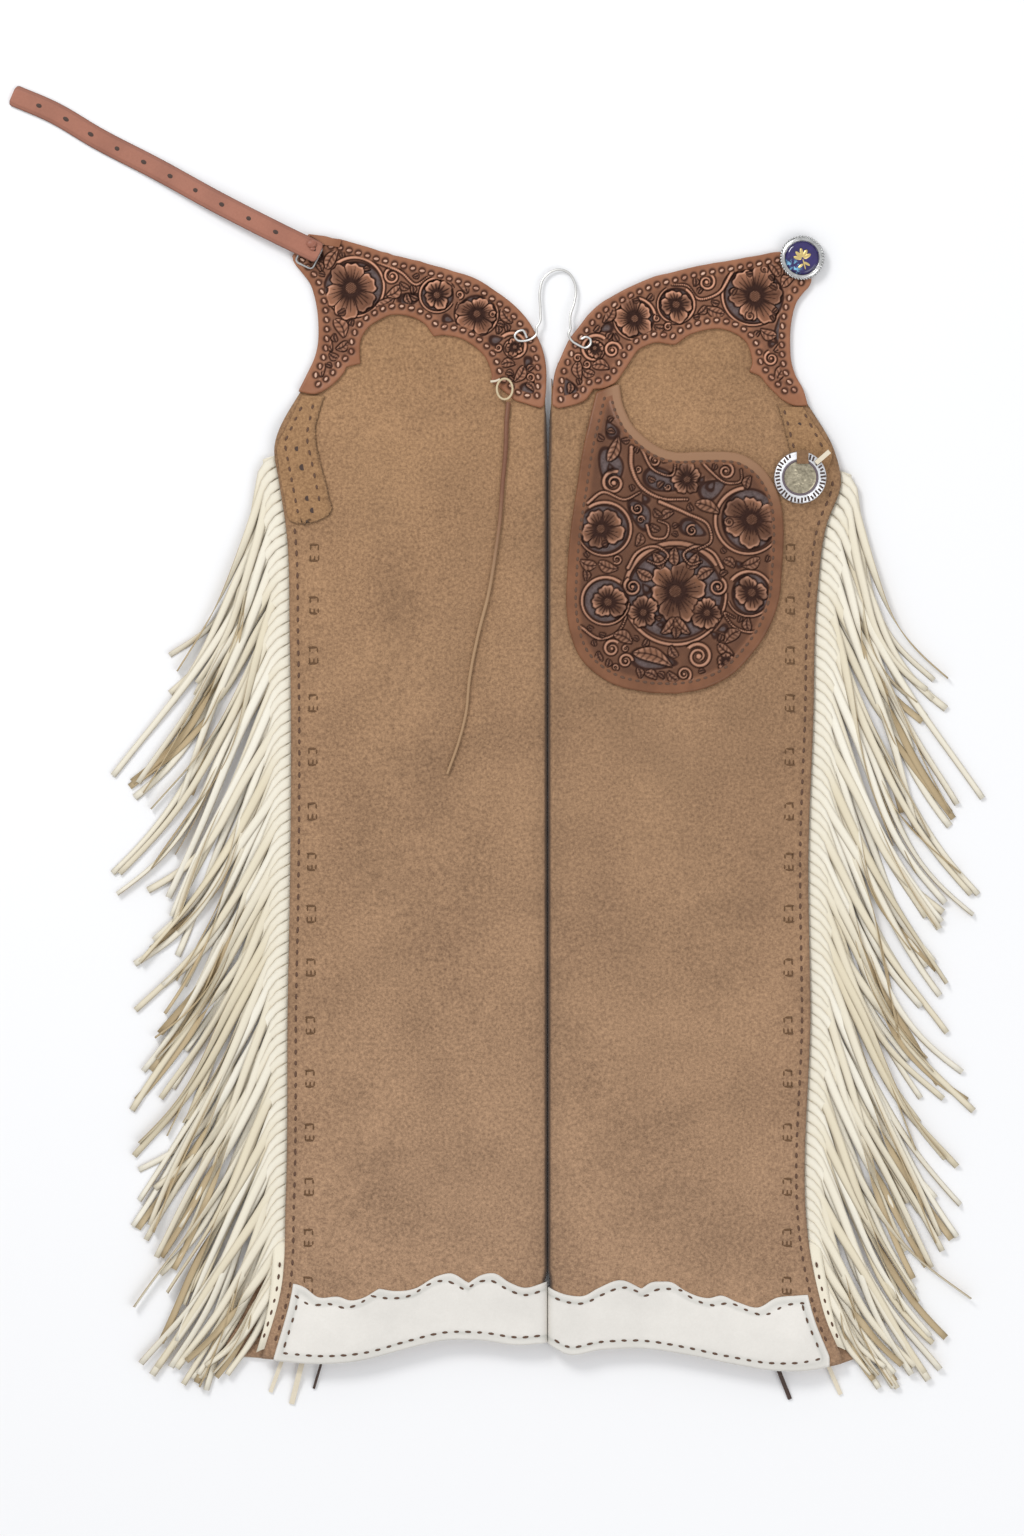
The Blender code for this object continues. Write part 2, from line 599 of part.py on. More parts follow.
def make_fringe(leg, fringe):
    """A strip of four thin rows, with each strand drawn out of one face of its outer side."""
    bm = bmesh.new()
    rings = []
    for k in range(FRINGE_COLUMNS + 1):
        y = fringe.top + (fringe.foot - fringe.top) * k / FRINGE_COLUMNS
        proud = leg.outer(y) - leg.toward * STRIP_PROUD
        inside = leg.outer(y) + leg.toward * STRIP_INSIDE
        floor = STRIP_FLOOR + leg.rise(y)
        ring = [Vector((proud, y, floor + r * FRINGE_ROW)) for r in range(FRINGE_ROWS + 1)]
        ring.append(Vector((inside, y, floor + FRINGE_ROWS * FRINGE_ROW)))
        ring.append(Vector((inside, y, floor)))
        rings.append([bm.verts.new(spot * MM) for spot in ring])
    count = len(rings[0])
    roots = {}
    for k in range(FRINGE_COLUMNS):
        for r in range(count):
            s = (r + 1) % count
            face = bm.faces.new((rings[k][r], rings[k + 1][r], rings[k + 1][s], rings[k][s]))
            roots[k, r] = face
    bm.faces.new(rings[0])
    bm.faces.new(rings[-1])
    for column in range(FRINGE_COLUMNS):
        draw_strand(bm, leg, fringe, column, 1 + column % 3, roots)
        if column % 3 == 2:
            draw_strand(bm, leg, fringe, column, 0, roots)
    add_bmesh("fringe_" + leg.name, bm, "fringe")


def draw_strand(bm, leg, fringe, column, row, roots):
    face = roots[column, row]
    root_z = face.calc_center_median().z / MM
    for middle, across, wide in strand_sections(leg, fringe, column, row, root_z):
        face = bmesh.ops.extrude_discrete_faces(bm, faces=[face])["faces"][0]
        corners = sorted(face.verts, key=lambda corner: corner.co.y)
        for lead, side in ((-1, corners[:2]), (1, corners[2:])):
            turn = lead * (1 if across.y > 0 else -1)
            for lift, corner in zip((-1, 1), sorted(side, key=lambda corner: corner.co.z)):
                place = middle + across * (turn * wide / 2) + Vector((0, 0, lift * STRAND_THICK / 2))
                corner.co = place * MM


def make_strap():
    """The waist strap runs out from the left yoke's corner, raised there and down to the surface."""
    line = through_spots(STRAP_LINE, STRAP_STEPS + 1)
    upper, lower = [], []
    for k, (x, y) in enumerate(line):
        before, after = line[max(0, k - 1)], line[min(STRAP_STEPS, k + 1)]
        way = Vector((after[0] - before[0], after[1] - before[1], 0)).normalized()
        across = Vector((-way.y, way.x, 0)) * STRAP_WIDTH / 2
        z = STRAP_END_HEIGHT * smooth((k / STRAP_STEPS - 0.3) / 0.62)
        middle = Vector((x, y, z))
        edges = (middle - across, middle + across)
        lower.append([tuple(edge) for edge in edges])
        upper.append([tuple(edge + Vector((0, 0, STRAP_THICK))) for edge in edges])
    strap = add_wall("waist_strap", upper, lower, "strap", rounded=False)
    punch = add_punch()
    cut = strap.modifiers.new("Holes", "BOOLEAN")
    cut.operation = "DIFFERENCE"
    cut.solver = "EXACT"
    cut.object = punch


def strap_spot(distance):
    """A spot on the strap's middle line and the line's direction there."""
    line = through_spots(STRAP_LINE, 200)
    gone = 0.0
    for before, after in zip(line, line[1:]):
        step = Vector(after) - Vector(before)
        if gone + step.length >= distance:
            return Vector(before) + step * ((distance - gone) / step.length), step.normalized()
        gone += step.length
    return Vector(line[-1]), step.normalized()


def add_punch():
    bm = bmesh.new()
    for k in range(HOLE_COUNT):
        spot, way = strap_spot(FIRST_HOLE + k * HOLE_PITCH)
        turn = Matrix.Rotation(math.atan2(way.y, way.x), 4, "Z")
        place = Matrix.Translation(Vector((spot.x, spot.y, 6)) * MM)
        shape = Matrix.Diagonal((HOLE_LENGTH * MM, HOLE_WIDTH * MM, 30 * MM, 1))
        bmesh.ops.create_cone(bm, cap_ends=True, segments=10, radius1=0.5, radius2=0.5, depth=1,
                              matrix=place @ turn @ shape)
    mesh = bpy.data.meshes.new("hole_punch")
    bm.to_mesh(mesh)
    bm.free()
    punch = bpy.data.objects.new("hole_punch", mesh)
    punch.hide_render = True
    punch.display_type = "WIRE"
    bpy.context.scene.collection.objects.link(punch)
    return punch


def make_tube(name, places, across, finish, closed=False, resolution=1):
    curve = bpy.data.curves.new(name, "CURVE")
    curve.dimensions = "3D"
    curve.bevel_depth = across / 2 * MM
    curve.bevel_resolution = resolution
    curve.use_fill_caps = not closed
    spline = curve.splines.new("POLY")
    spline.points.add(len(places) - 1)
    for point, place in zip(spline.points, places):
        point.co = (place[0] * MM, place[1] * MM, place[2] * MM, 1)
    spline.use_cyclic_u = closed
    return add_object(name, curve, finish)


def make_lace():
    line = through_spots(LACE_ROUTE, LACE_POINTS)
    lift = LACE / 2 + LACE_CLEAR
    places = [(x, y, LEFT.height(x, y) + lift) for x, y in line]
    make_tube("front_lace", places, LACE, "lace", resolution=2)


def make_lace_ring():
    """The thong ring lies on the left yoke's lower end."""
    count = 20
    places = []
    for k in range(count):
        angle = 2 * math.pi * k / count
        x = RING_CENTRE.x + RING_SIZE.x / 2 * math.cos(angle)
        y = RING_CENTRE.y + RING_SIZE.y / 2 * math.sin(angle)
        places.append((x, y, 0))
    tops = [LEFT.height(x, y) for x, y, _ in places]
    z = max(tops) + LAY_GAP + TOOLED + SEAM_GAP + RING_LACE / 2
    make_tube("lace_ring", [(x, y, z) for x, y, _ in places], RING_LACE, "pale", closed=True)


def make_strap_ring():
    """A rounded rectangular ring of wire between the yoke's corner and the strap's end."""
    across = Vector((-STRAP_RING_WAY.y, STRAP_RING_WAY.x, 0))
    rise = Vector((0, 0, YOKE_TOP + RING_WIRE / 2 + LINK_CLEAR))
    places = []
    for k in range(4):
        sign_x = 1 if k in (0, 3) else -1
        sign_y = 1 if k in (0, 1) else -1
        for step in range(CORNER_STEPS):
            angle = math.pi / 2 * (k + step / (CORNER_STEPS - 1))
            out_x = sign_x * (STRAP_RING_LENGTH / 2 - STRAP_RING_CORNER) + STRAP_RING_CORNER * math.cos(angle)
            out_y = sign_y * (STRAP_RING_WIDTH / 2 - STRAP_RING_CORNER) + STRAP_RING_CORNER * math.sin(angle)
            places.append(tuple(STRAP_RING_CENTRE + STRAP_RING_WAY * out_x + across * out_y + rise))
    make_tube("strap_ring", places, RING_WIRE, "silver", closed=True)


def make_plate(name, corners, floor, thick, finish):
    """A flat plate with the given corners."""
    bm = bmesh.new()
    base = bm.faces.new([bm.verts.new(Vector((x, y, floor)) * MM) for x, y in corners])
    raised = bmesh.ops.extrude_face_region(bm, geom=[base])["geom"]
    tops = [item for item in raised if isinstance(item, bmesh.types.BMVert)]
    bmesh.ops.translate(bm, verts=tops, vec=(0, 0, thick * MM))
    return add_bmesh(name, bm, finish)


def make_turned(name, centre, floor, profile, finish, segments=24):
    """A closed ring or disc turned about a vertical axis. Profile is radius and height."""
    bm = bmesh.new()
    points = [bm.verts.new(Vector((centre.x + r, centre.y, floor + h)) * MM) for r, h in profile]
    edges = [bm.edges.new(pair) for pair in zip(points, points[1:] + points[:1])]
    if profile[0][0] == 0:
        bm.edges.remove(edges[-1])
        edges.pop()
    bmesh.ops.spin(bm, geom=points + edges, cent=Vector((centre.x, centre.y, 0)) * MM, axis=(0, 0, 1),
                   angle=2 * math.pi, steps=segments, use_merge=True)
    bmesh.ops.remove_doubles(bm, verts=bm.verts, dist=1e-6)
    return add_bmesh(name, bm, finish, rounded=True)


def make_enamel_concho():
    rim, disc = ENAMEL_ACROSS / 2, ENAMEL_DISC / 2
    inner = disc + TURNED_GAP
    make_turned("concho_rim", ENAMEL_CENTRE, YOKE_TOP,
                ((rim, 0), (rim, 1.8), (rim - 1.6, 3.2), (inner + 1.1, 3.2), (inner, 2.2), (inner, 0)),
                "silver")
    make_turned("concho_enamel", ENAMEL_CENTRE, YOKE_TOP,
                ((0, 0), (disc, 0), (disc, 1.8), (disc * 0.6, 2.6), (0, 2.9)), "enamel")


def make_slotted_concho():
    rim, coin = SLOTTED_ACROSS / 2, COIN_ACROSS / 2
    inner = coin + TURNED_GAP
    make_turned("slotted_ring", SLOTTED_CENTRE, SLOTTED_FLOOR,
                ((rim, 0), (rim, CONCHO_TOP / 2), (rim - 2.5, CONCHO_TOP), (inner + 2.3, CONCHO_TOP),
                 (inner, 1.4), (inner, 0)), "silver")
    make_turned("slotted_coin", SLOTTED_CENTRE, SLOTTED_FLOOR,
                ((0, 0), (coin, 0), (coin, 1.6), (coin - 1.6, 2.2), (0, 2.2)), "pewter")
    floor = SLOTTED_FLOOR + CONCHO_TOP + SEAM_GAP
    make_plate("concho_strip", CONCHO_STRIP, floor, CONCHO_STRIP_THICK, "lace")
    make_plate("concho_lace_end", LACE_END, floor, LACE_END_THICK, "pale")


def make_hem_tie(number, tie):
    """A thong end that lies on the back inside the hem and runs out past it to the surface."""
    start, end = Vector((tie.x, tie.y, 0)), Vector((tie.end_x, tie.end_y, 0))
    way = (end - start).normalized()
    across = Vector((-way.y, way.x, 0)) * tie.wide / 2
    inside = CUFF_RISE + SUEDE + SEAM_GAP
    upper, lower = [], []
    for share, z in ((0, inside), (0.45, inside), (0.75, 1.6), (1, STRAND_CLEAR)):
        middle = start + (end - start) * share + Vector((0, 0, z))
        edges = (middle - across, middle + across)
        lower.append([tuple(edge) for edge in edges])
        upper.append([tuple(edge + Vector((0, 0, TIE_THICK))) for edge in edges])
    add_wall(f"hem_thong_{number}", upper, lower, tie.material, rounded=False)


def make_corner_pieces():
    """The stitched corner tab on the left yoke, and the small loop on the strap's end."""
    make_plate("corner_tab", CORNER_TAB, YOKE_TOP, CORNER_TAB_THICK, "tab")
    make_plate("strap_keeper", KEEPER, STRAP_END_HEIGHT + STRAP_THICK + SEAM_GAP, KEEPER_THICK, "lace")


def make_all():
    clear_scene()
    for leg in (LEFT, RIGHT):
        make_leg(leg)
        make_cuff(leg)
    make_band("yoke_left", LEFT, LEFT_YOKE, YOKE_STEPS, TOOLED, LAY_GAP)
    make_band("yoke_right", RIGHT, RIGHT_YOKE, YOKE_STEPS, TOOLED, LAY_GAP)
    make_band("pocket", RIGHT, POCKET, POCKET_STEPS, TOOLED, POCKET_GAP, POCKET_BULGE)
    make_tab(LEFT, LEFT_TAB)
    make_tab(RIGHT, RIGHT_TAB)
    make_fringe(LEFT, LEFT_FRINGE)
    make_fringe(RIGHT, RIGHT_FRINGE)
    make_strap()
    make_strap_ring()
    make_corner_pieces()
    make_tube("wire_hook", through_spots(WIRE_ROUTE, 64), WIRE, "silver")
    make_enamel_concho()
    make_slotted_concho()
    make_lace()
    make_lace_ring()
    for number, tie in enumerate(HEM_TIES, 1):
        make_hem_tie(number, tie)


make_all()
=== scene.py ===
"""The look of the leather chaps: fine forms, finishes, light and camera for the flat lay in the photograph.

Tables are in millimetres: x to the right, y towards the waist, z up from the surface that they lie on.
Left and right are as seen from above, with the waist away from the viewer.
"""

import math
from collections import namedtuple

import bmesh
import bpy
import numpy as np
from mathutils import Matrix, Vector

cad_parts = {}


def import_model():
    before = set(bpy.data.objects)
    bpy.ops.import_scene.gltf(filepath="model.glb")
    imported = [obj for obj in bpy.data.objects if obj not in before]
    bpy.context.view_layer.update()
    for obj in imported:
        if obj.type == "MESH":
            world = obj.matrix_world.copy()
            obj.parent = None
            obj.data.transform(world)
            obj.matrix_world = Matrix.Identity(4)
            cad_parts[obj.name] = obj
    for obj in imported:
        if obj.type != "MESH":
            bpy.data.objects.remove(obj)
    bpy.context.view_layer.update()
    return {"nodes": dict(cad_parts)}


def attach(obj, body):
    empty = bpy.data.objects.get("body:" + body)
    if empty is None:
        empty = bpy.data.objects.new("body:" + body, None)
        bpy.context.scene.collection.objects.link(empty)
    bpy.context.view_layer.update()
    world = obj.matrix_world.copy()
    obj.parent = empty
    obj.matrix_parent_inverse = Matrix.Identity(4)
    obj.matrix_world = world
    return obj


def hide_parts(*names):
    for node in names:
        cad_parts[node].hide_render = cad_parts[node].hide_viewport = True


MM = 0.001

# Leather and layers
SUEDE = 2.0
TOOLED = 3.0
CUFF_LEATHER = 1.6
TAB_LEATHER = 1.8
SEAM_GAP = 0.3
LAY_GAP = 0.4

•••

Everything from the line that contains "make_tab(LEFT, LEFT_TAB)" through the line that contains "cad_parts[node].hide_render = cad_parts[node].hide_viewport" is to be transcribed exactly, and nothing outside that range.

    make_tab(LEFT, LEFT_TAB)
    make_tab(RIGHT, RIGHT_TAB)
    make_fringe(LEFT, LEFT_FRINGE)
    make_fringe(RIGHT, RIGHT_FRINGE)
    make_strap()
    make_strap_ring()
    make_corner_pieces()
    make_tube("wire_hook", through_spots(WIRE_ROUTE, 64), WIRE, "silver")
    make_enamel_concho()
    make_slotted_concho()
    make_lace()
    make_lace_ring()
    for number, tie in enumerate(HEM_TIES, 1):
        make_hem_tie(number, tie)


make_all()
=== scene.py ===
"""The look of the leather chaps: fine forms, finishes, light and camera for the flat lay in the photograph.

Tables are in millimetres: x to the right, y towards the waist, z up from the surface that they lie on.
Left and right are as seen from above, with the waist away from the viewer.
"""

import math
from collections import namedtuple

import bmesh
import bpy
import numpy as np
from mathutils import Matrix, Vector

cad_parts = {}


def import_model():
    before = set(bpy.data.objects)
    bpy.ops.import_scene.gltf(filepath="model.glb")
    imported = [obj for obj in bpy.data.objects if obj not in before]
    bpy.context.view_layer.update()
    for obj in imported:
        if obj.type == "MESH":
            world = obj.matrix_world.copy()
            obj.parent = None
            obj.data.transform(world)
            obj.matrix_world = Matrix.Identity(4)
            cad_parts[obj.name] = obj
    for obj in imported:
        if obj.type != "MESH":
            bpy.data.objects.remove(obj)
    bpy.context.view_layer.update()
    return {"nodes": dict(cad_parts)}


def attach(obj, body):
    empty = bpy.data.objects.get("body:" + body)
    if empty is None:
        empty = bpy.data.objects.new("body:" + body, None)
        bpy.context.scene.collection.objects.link(empty)
    bpy.context.view_layer.update()
    world = obj.matrix_world.copy()
    obj.parent = empty
    obj.matrix_parent_inverse = Matrix.Identity(4)
    obj.matrix_world = world
    return obj


def hide_parts(*names):
    for node in names:
        cad_parts[node].hide_render = cad_parts[node].hide_viewport = True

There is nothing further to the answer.